Since its inception in ’72, MOVE members were pressured to leave their compound in Powelton Village (a community in West Philly). On August 8, 1978, after a yearlong standoff with local police, police officers attempted to gain entry to the compound to formally evict and push out MOVE members. Police officer James J. Ramp was murdered. (Many argue that the officer was killed by friendly police fire since he was shot in the back of the head as he supposedly faced the MOVE home.)

Those 1978 events led to the arrest and imprisonment of nine MOVE members for Officer Ramp’s murder, and escalated tensions between MOVE and local police. MOVE members eventually moved to 6221 Osage Avenue and continued to be harassed by police and government officials.

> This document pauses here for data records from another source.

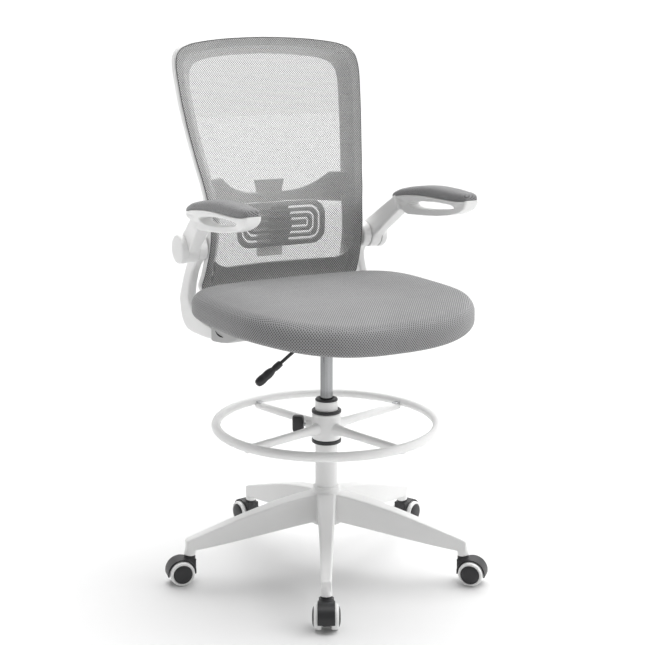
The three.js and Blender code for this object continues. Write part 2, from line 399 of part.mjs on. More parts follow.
// ---- foot ring ----
{
  const bore = TUBE_R + 0.35;
  add('foot_bush_upper', lathe([[bore, 361], [33, 361], [33, 366], [31.5, 367.4], [bore, 367.4]], 32), BLACK);
  add('foot_bush_lower', lathe([[bore, 291.6], [31.5, 291.6], [33, 293], [33, 300], [bore, 300]], 32), BLACK);
  let hub = lathe([[bore, FOOT_HUB_Z[0]], [31, FOOT_HUB_Z[0]], [FOOT_HUB_R, 302], [FOOT_HUB_R, 359], [31, FOOT_HUB_Z[1]], [bore, FOOT_HUB_Z[1]]], 32);
  const R1 = RING_R - RING_TUBE - GAP;
  for (const a of SPOKES) {
    const rows = [];
    for (const [r, w, h] of [[29, 12.5, 15], [60, 9.5, 11.5], [110, 9, 10], [R1 - 14, 9, 10], [R1 + 1.2, 8, 8.4]]) {
      const row = [];
      for (let i = 0; i < 8; i++) row.push([w * Math.cos(rad(45 * i)), -r, 334 + (RING_Z - 334) * (r / 240) + h * Math.sin(rad(45 * i))]);
      rows.push(row);
    }
    hub = hub.add(turned(loft(rows), BASE_TURN + a));
  }
  const [kx, ky] = headingVec(BASE_TURN + KNOB_AT);
  hub = hub.add(rod([kx * 29, ky * 29, 330], [kx * 46, ky * 46, 330], 10.5, 18));
  hub = hub.subtract(lathe([[0, 280], [bore, 280], [bore, 380], [0, 380]], 32));
  hub = hub.subtract(rod([kx * 20, ky * 20, 330], [kx * 60, ky * 60, 330], 4.35, 14));
  // ring seat: keep clear of the ring itself
  const tor = (r) => { const rows = []; for (let i = 0; i < 48; i++) { const a = 2 * Math.PI * i / 48, row = []; for (let j = 0; j < 8; j++) { const b = rad(45 * j); row.push([(RING_R + r * Math.cos(b)) * Math.cos(a), (RING_R + r * Math.cos(b)) * Math.sin(a), RING_Z + r * Math.sin(b)]); } rows.push(row); } return loft(rows, true); };
  hub = hub.subtract(tor(RING_TUBE + GAP));
  add('foot_hub', hub, WHITE);
  add('foot_ring', tor(RING_TUBE), POWDER);
  add('clamp_screw', rod([kx * 26, ky * 26, 330], [kx * 60, ky * 60, 330], 4, 14), STEEL);
  // wing knob
  const rows = [];
  for (const [r, hw, z0, z1] of [[47, 8, 318, 342], [50, 10.5, 313, 347], [62, 10.5, 311.5, 348.5], [72, 9, 314, 348.5], [76, 7, 322, 346]]) rows.push([[-hw, z0 + 3], [-hw + 3, z0], [hw - 3, z0], [hw, z0 + 3], [hw, z1 - 3], [hw - 3, z1], [-hw + 3, z1], [-hw, z1 - 3]].map(([x, z]) => [x, -r, z]));
  add('clamp_knob', turned(loft(rows), BASE_TURN + KNOB_AT).subtract(rod([kx * 40, ky * 40, 330], [kx * 60.3, ky * 60.3, 330], 4 + GAP, 14)), BLACK);
}

export default chair;
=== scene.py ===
import math
import bpy
import bmesh
import numpy as np
from mathutils import Matrix, Vector


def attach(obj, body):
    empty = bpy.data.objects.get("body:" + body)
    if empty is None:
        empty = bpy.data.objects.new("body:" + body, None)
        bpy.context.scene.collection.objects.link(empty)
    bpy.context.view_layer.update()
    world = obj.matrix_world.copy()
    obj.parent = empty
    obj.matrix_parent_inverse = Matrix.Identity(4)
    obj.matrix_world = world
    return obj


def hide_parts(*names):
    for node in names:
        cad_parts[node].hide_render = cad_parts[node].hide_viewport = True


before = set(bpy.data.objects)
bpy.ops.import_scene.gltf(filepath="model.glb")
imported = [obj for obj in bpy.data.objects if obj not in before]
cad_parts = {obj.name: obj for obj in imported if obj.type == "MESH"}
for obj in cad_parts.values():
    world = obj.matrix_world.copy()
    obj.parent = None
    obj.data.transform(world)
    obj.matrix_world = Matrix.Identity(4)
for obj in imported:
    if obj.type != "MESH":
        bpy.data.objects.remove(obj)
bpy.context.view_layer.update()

scene = bpy.context.scene

# ---------------------------------------------------------------- camera
cam_data = bpy.data.cameras.new("camera")
cam = bpy.data.objects.new("camera", cam_data)
scene.collection.objects.link(cam)
cam_data.sensor_width = 36.0
cam_data.lens = 74.63
cam.location = (-1.37417, -2.52171, 1.20035)
cam.rotation_euler = (math.radians(90 - 12.548), 0.0, math.radians(-29) + 0.0031)
scene.camera = cam
scene.view_settings.view_transform = "Standard"

# ---------------------------------------------------------------- stage and light
def area(name, loc, target, size, power, size_y=None, color=(1, 1, 1)):
    d = bpy.data.lights.new(name, "AREA")
    d.energy, d.color = power, color
    d.shape = "RECTANGLE"
    d.size, d.size_y = size, size_y or size
    o = bpy.data.objects.new(name, d)
    scene.collection.objects.link(o)
    o.location = loc
    o.rotation_euler = (Vector(target) - Vector(loc)).to_track_quat("-Z", "Y").to_euler()
    return o


world = bpy.data.worlds.new("studio")
scene.world = world
world.use_nodes = True
wt = world.node_tree
wc = wt.nodes.new("ShaderNodeTexCoord")
wd = wt.nodes.new("ShaderNodeVectorMath")
wd.operation = "DOT_PRODUCT"
wt.links.new(wc.outputs["Generated"], wd.inputs[0])
wd.inputs[1].default_value = (-0.80, -0.60, 0.0)
wm = wt.nodes.new("ShaderNodeMapRange")
wm.interpolation_type = "SMOOTHSTEP"
wt.links.new(wd.outputs["Value"], wm.inputs["Value"])
wm.inputs["From Min"].default_value, wm.inputs["From Max"].default_value = -0.25, 0.75
wm.inputs["To Min"].default_value, wm.inputs["To Max"].default_value = 1.05, 0.36
wz = wt.nodes.new("ShaderNodeSeparateXYZ")
wt.links.new(wc.outputs["Generated"], wz.inputs[0])
wh = wt.nodes.new("ShaderNodeMapRange")
wh.interpolation_type = "SMOOTHSTEP"
wt.links.new(wz.outputs[2], wh.inputs["Value"])
wh.inputs["From Min"].default_value, wh.inputs["From Max"].default_value = 0.12, 0.5
wh.inputs["To Min"].default_value, wh.inputs["To Max"].default_value = 1.0, 0.7
wx = wt.nodes.new("ShaderNodeMath")
wx.operation = "MULTIPLY"
wt.links.new(wm.outputs["Result"], wx.inputs[0])
wt.links.new(wh.outputs["Result"], wx.inputs[1])
wt.links.new(wx.outputs[0], wt.nodes["Background"].inputs["Strength"])
wt.nodes["Background"].inputs["Color"].default_value = (1, 1, 1, 1)
sun = bpy.data.lights.new("overhead", "SUN")
sun.energy, sun.angle = 2.7, 1.2
suno = bpy.data.objects.new("overhead", sun)
scene.collection.objects.link(suno)
suno.rotation_euler = (math.radians(-12), math.radians(16), 0)
area("key_right", (2.8, -1.4, 2.0), (0, 0, 0.6), 1.6, 26, 2.2)

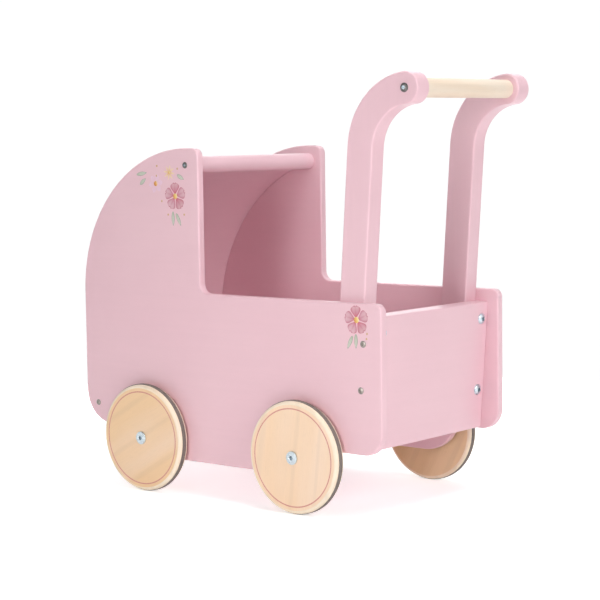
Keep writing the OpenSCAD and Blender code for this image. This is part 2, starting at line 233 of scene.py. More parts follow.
def panel_outline():
    """Tub, hood and the two lobes round the axles."""
    hood_y, hood_z = front_y + HOOD_R, hood_top - HOOD_R
    corner_y = hood_edge_y - HOOD_CORNER_R
    corner_z = hood_z + sqrt((HOOD_R - HOOD_CORNER_R) ** 2 - (corner_y - hood_y) ** 2)
    corner_a = degrees(atan2(corner_z - hood_z, corner_y - hood_y))
    lobe_mid_z = lobe_z + LOBE_R
    fillet_z = UNDER_Z - LOBE_FILLET_R
    reach = LOBE_R + LOBE_FILLET_R
    fillet_dy = sqrt(reach**2 - (lobe_mid_z - fillet_z) ** 2)
    lobe_a = degrees(atan2(fillet_z - lobe_mid_z, fillet_dy))
    rear_lobe_y = rear_axle_y + LOBE_SHIFT
    front_lobe_y = front_axle_y - LOBE_SHIFT
    return clean(
        arc(rear_lobe_y, lobe_mid_z, LOBE_R, -90, lobe_a)
        + arc(rear_lobe_y + fillet_dy, fillet_z, LOBE_FILLET_R, 180 + lobe_a, 90)
        + arc(rear_y - REAR_LOW_R, UNDER_Z + REAR_LOW_R, REAR_LOW_R, -90, 0)
        + arc(rear_y - REAR_TOP_R, tub_top - REAR_TOP_R, REAR_TOP_R, 0, 90)
        + arc(hood_edge_y + HOOD_FILLET_R, tub_top + HOOD_FILLET_R, HOOD_FILLET_R, 270, 180)
        + arc(corner_y, corner_z, HOOD_CORNER_R, 0, corner_a)
        + arc(hood_y, hood_z, HOOD_R, corner_a, 180)
        + arc(front_y + FRONT_LOW_R, UNDER_Z + FRONT_LOW_R, FRONT_LOW_R, 180, 270)
        + arc(front_lobe_y - fillet_dy, fillet_z, LOBE_FILLET_R, 90, -lobe_a)
        + arc(front_lobe_y, lobe_mid_z, LOBE_R, 180 - lobe_a, 270)
    )


def sheet_outline(play=0.0):
    """Bent sheet from the hood dowel to the front rail, or the groove that holds it with some play."""
    y = rail_y + SHEET_R
    z = dowel_z - sqrt(SHEET_R**2 - (y - dowel_y) ** 2)
    slot_floor = DOWEL_R - DOWEL_SLOT
    end = degrees(atan2(dowel_z - z, dowel_y - y) + slot_floor / SHEET_R)
    half = SHEET_T / 2 + play
    low = sheet_lo.z - play
    outer = arc(y, z, SHEET_R + half, end, 180) + [(rail_y - half, low)]
    inner = [(rail_y + half, low)] + arc(y, z, SHEET_R - half, 180, end)
    return clean(outer + inner)


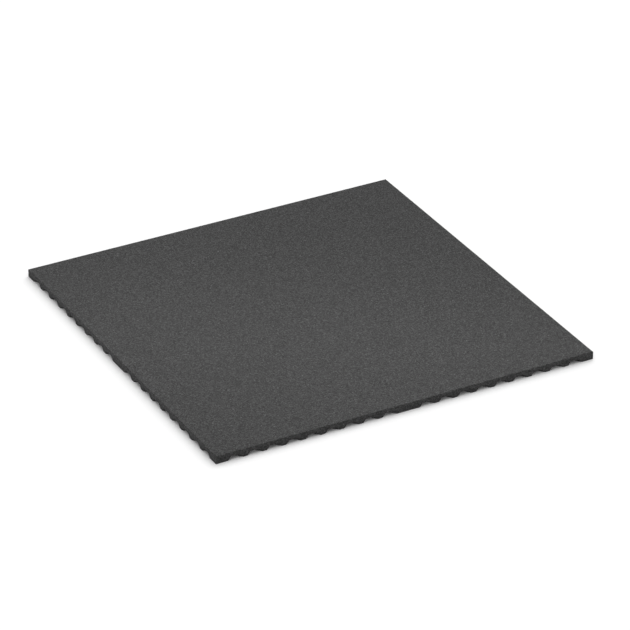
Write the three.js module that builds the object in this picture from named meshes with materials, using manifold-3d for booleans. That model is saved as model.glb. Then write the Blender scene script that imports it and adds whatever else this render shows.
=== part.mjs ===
// Rubber floor tile: a square plate of bonded rubber granules, pressed in one piece.
// Its top is flat. Its underside has rows of shallow square pockets, turned 45 degrees, that open
// downwards. The edges cut the outer rows in half, so each side shows a row of arches.
// Units are millimetres, +Z is up. The origin is at the middle of the underside, on the floor.
import * as THREE from 'three';
import { mergeGeometries, mergeVertices } from 'three/addons/utils/BufferGeometryUtils.js';
import Module from 'manifold-3d';

// Driving dimensions
const TILE_SIDE = 1000;
const TILE_THICKNESS = 20;
const TOP_EDGE_RADIUS = 1.5;
const FIELDS_PER_SIDE = 2;
const POCKET_PITCH = 50;
const FOOT_WIDTH = 11;
const POCKET_DEPTH = 9.3;
const FLANK_RUN = 7.3;

// How finely the top edge is rounded, and how far a pocket's cutter reaches below the underside
const TOP_EDGE_STEPS = 3;
const CUTTER_OVERRUN = 1;

// Derived sizes
const HALF_SIDE = TILE_SIDE / 2;
const FIELD_SIDE = TILE_SIDE / FIELDS_PER_SIDE;
const MOUTH_HALF_DIAGONAL = (POCKET_PITCH - FOOT_WIDTH) / 2;
const CEILING_HALF_DIAGONAL = MOUTH_HALF_DIAGONAL - FLANK_RUN;

const wasm = await Module();
wasm.setup();

// Turns a closed three.js geometry into a solid that can be joined and cut.
function toSolid(geometry) {
  const bare = geometry.clone();
  bare.deleteAttribute('normal');
  bare.deleteAttribute('uv');
  const merged = mergeVertices(bare);
  return new wasm.Manifold(new wasm.Mesh({
    numProp: 3,
    vertProperties: new Float32Array(merged.attributes.position.array),
    triVerts: new Uint32Array(merged.index.array),
  }));
}

// Turns a solid back into a three.js geometry.
function toGeometry(solid) {
  const mesh = solid.getMesh();
  const geometry = new THREE.BufferGeometry();
  geometry.setAttribute('position', new THREE.BufferAttribute(mesh.vertProperties, 3));
  geometry.setIndex(new THREE.BufferAttribute(mesh.triVerts, 1));
  geometry.computeVertexNormals();
  return geometry;
}

// A square plate with a rounded top edge: a profile turned about the upright axis in four steps,
// with its corners on the diagonals, so a distance from a side is stretched by the root of two.
function plate() {
  const toCorner = Math.SQRT2;
  const profile = [new THREE.Vector2(0, 0), new THREE.Vector2(HALF_SIDE * toCorner, 0)];
  for (let step = 0; step <= TOP_EDGE_STEPS; step += 1) {
    const angle = (Math.PI / 2) * (step / TOP_EDGE_STEPS);
    const inset = TOP_EDGE_RADIUS * (1 - Math.cos(angle));
    const drop = TOP_EDGE_RADIUS * (1 - Math.sin(angle));
    profile.push(new THREE.Vector2((HALF_SIDE - inset) * toCorner, TILE_THICKNESS - drop));
  }
  profile.push(new THREE.Vector2(0, TILE_THICKNESS));
  const geometry = new THREE.LatheGeometry(profile, 4, Math.PI / 4);
  geometry.rotateX(Math.PI / 2);
  return geometry;
}

// The space of one pocket: a blunt four-sided pyramid with its corners towards the tile's sides,
// widest at its mouth on the floor. Its flanks go on below the floor, so that the cut is clean.
function pocket(x, y) {
  const overrunHalfDiagonal = MOUTH_HALF_DIAGONAL + (FLANK_RUN * CUTTER_OVERRUN) / POCKET_DEPTH;
  const height = POCKET_DEPTH + CUTTER_OVERRUN;
  const geometry = new THREE.CylinderGeometry(CEILING_HALF_DIAGONAL, overrunHalfDiagonal, height, 4);
  geometry.rotateX(Math.PI / 2);
  geometry.translate(x, y, height / 2 - CUTTER_OVERRUN);
  return geometry;
}

// The lines of pockets along one side: evenly spaced within each field, with one on each border
// between two fields and on the tile's edges.
function pocketLines() {
  const gaps = Math.floor(FIELD_SIDE / POCKET_PITCH);
  const margin = (FIELD_SIDE - gaps * POCKET_PITCH) / 2;
  const lines = [{ at: -HALF_SIDE, onBorder: true }];
  for (let field = 0; field < FIELDS_PER_SIDE; field += 1) {
    const start = field * FIELD_SIDE - HALF_SIDE;
    for (let gap = 1; gap < gaps; gap += 1) {
      lines.push({ at: start + margin + gap * POCKET_PITCH, onBorder: false });
    }
    lines.push({ at: start + FIELD_SIDE, onBorder: true });
  }
  return lines;
}

// Every crossing of two lines has a pocket, except the corners of the fields, which stay solid.
function pockets() {
  const lines = pocketLines();
  const spaces = [];
  for (const column of lines) {
    for (const row of lines) {
      if (!(column.onBorder && row.onBorder)) {
        spaces.push(pocket(column.at, row.at));
      }
    }
  }
  return mergeGeometries(spaces);
}

const rubber = new THREE.MeshStandardMaterial({
  name: 'rubber_granulate',
  color: 0x4f4f4f,
  roughness: 0.9,
  metalness: 0,
});

const tile = new THREE.Mesh(toGeometry(toSolid(plate()).subtract(toSolid(pockets()))), rubber);
tile.name = 'rubber_tile';

const part = new THREE.Group();
part.add(tile);

export default part;
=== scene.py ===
"""Rubber gym floor tile, dressed for the picture: bonded rubber granules on a plain pale floor."""
import math
import bpy
import numpy as np
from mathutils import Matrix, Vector


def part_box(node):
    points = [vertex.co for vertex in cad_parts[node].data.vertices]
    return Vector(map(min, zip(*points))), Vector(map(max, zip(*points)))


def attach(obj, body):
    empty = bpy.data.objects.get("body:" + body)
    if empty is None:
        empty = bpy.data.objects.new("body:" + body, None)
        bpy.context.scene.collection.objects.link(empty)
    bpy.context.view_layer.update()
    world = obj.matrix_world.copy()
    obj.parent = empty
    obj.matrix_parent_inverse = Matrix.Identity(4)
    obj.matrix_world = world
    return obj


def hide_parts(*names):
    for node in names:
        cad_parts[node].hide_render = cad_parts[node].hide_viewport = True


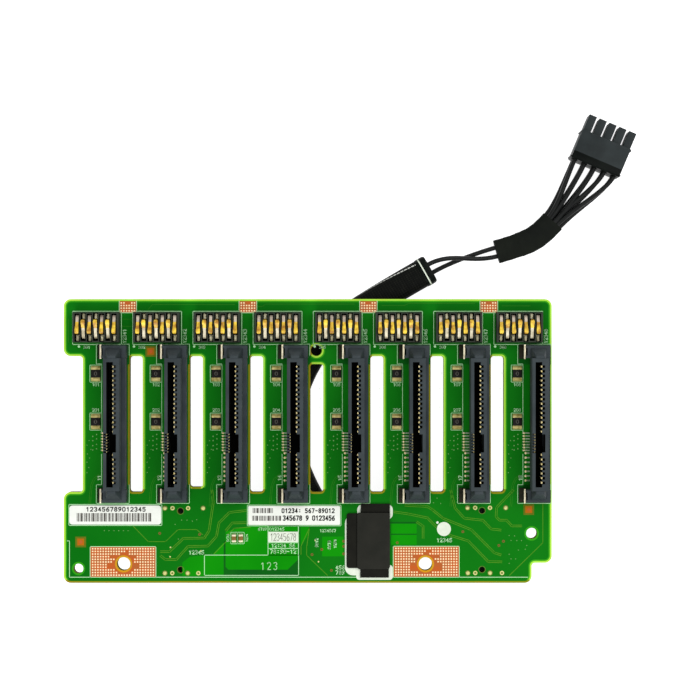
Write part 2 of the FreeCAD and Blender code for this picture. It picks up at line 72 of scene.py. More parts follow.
def fill(tree, node, values):
    # sockets take a plain value or a link
    for key, value in values.items():
        if isinstance(value, bpy.types.NodeSocket):
            tree.links.new(value, node.inputs[key])
        else:
            node.inputs[key].default_value = value
    return node


def addNode(tree, kind, values=None, **settings):
    made = tree.nodes.new("ShaderNode" + kind)
    for key, value in settings.items():
        setattr(made, key, value)
    return fill(tree, made, values or {})


def sums(tree, operation, *terms):
    return addNode(tree, "Math", dict(enumerate(terms)), operation=operation).outputs[0]


def noiseFactor(tree, place, scale, detail):
    return addNode(tree, "TexNoise", {"Scale": scale, "Detail": detail, "Vector": place}).outputs["Fac"]


def rampColour(tree, share, *steps):
    ramp = addNode(tree, "ValToRGB", {"Fac": share})
    for element, (position, colour) in zip(ramp.color_ramp.elements, steps):
        element.position = position
        element.color = linear(*colour)
    return ramp.outputs["Color"]


def bumpNormal(tree, height, strength, depth):
    values = {"Strength": strength, "Distance": depth * mm, "Height": height}
    return addNode(tree, "Bump", values).outputs["Normal"]


def blankMaterial(name):
    made = bpy.data.materials.new(name)
    made.use_nodes = True
    return made, made.node_tree


usual = {"detail": 4, "low": 0.35, "high": 0.65, "metal": 0.0, "bumpDepth": 0.05, "grainDetail": 3,
         "roughSpread": 0.06, "roughLimits": (0.02, 1.0)}


def newMaterial(name, first, second, scale, rough, specular, bump=0, grain=0, rest=None):
    # one Principled shader; noise on object coordinates varies colour, roughness and bump
    look = {**usual, **(rest or {})}
    made, tree = blankMaterial(name)
    place = addNode(tree, "TexCoord").outputs["Object"]
    noise = noiseFactor(tree, place, scale, look["detail"])
    least, most = look["roughLimits"]
    spread = addNode(tree, "MapRange", {"To Min": max(rough - look["roughSpread"], least),
                                        "To Max": min(rough + look["roughSpread"], most), "Value": noise})
    values = {"Metallic": look["metal"], "Specular IOR Level": specular,
              "Roughness": spread.outputs["Result"],
              "Base Color": rampColour(tree, noise, (look["low"], first), (look["high"], second))}
    if bump:
        grains = noiseFactor(tree, place, grain, look["grainDetail"])
        values["Normal"] = bumpNormal(tree, grains, bump, look["bumpDepth"])
    fill(tree, tree.nodes["Principled BSDF"], values)
    return made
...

Imprisoned journalist Mumia Abu-Jamal, an avid supporter of MOVE who initially requested that John Africa represent him during his murder trial, had this to say about the harassment that culminated in the bombing of the MOVE compound:

But on that day, more than MOVE members died. The city died, too. Its politicians died, its media died, its courts died, and its churches and houses of worship died, for they ceased to function, and they served power and money. In a very real sense, the city massacred itself, for one’s faith in such institutions died. They became empty, hollow and dead, but for the shell. 

Ramona Africa, one of only two survivors of the blaze, recounted MOVE members desire to evacuate the house once they realized it was set on fire:

The adults were hollering out that ‘we’re coming out, we’re bringing the children out.’ The children were hollering that they were coming out, that we were bringing them out. And we know that the police heard us. But the instant, the very instant, that we were visible to them, you know, trying to come out, they immediately opened fire. We were met with a barrage of police gunfire. And you could see it hitting all around us, all around the house. And it forced us back into that blazing inferno, several times. And finally, you know, you’re in a position where either you choke to death and burn alive or you possibly are shot to death. 

Let the Fire Burn (its title adopted from city officials’ orders to police and firefighters to “let the fire burn”) borrows a great deal of footage from a special investigative commission established to examine the actions of city officials. In 1986, the commission found that the bombing of the row house was “unconscionable.” In ’96, a civil suit was sought and won by the families of two MOVE members killed in the deliberate fire. A federal jury decided that the city of Philadelphia used excessive force in capturing MOVE members and violated the organization’s right to unreasonable searches and seizures.

The original nine members arrested for Officer Ramp’s murder are still imprisoned. Ramona Africa continues to champion their release and is now considered the face of MOVE. Birdie Africa, whose name later became Michael Ward and is the only other survivor of the bombing, died last year after drowning on a cruise ship.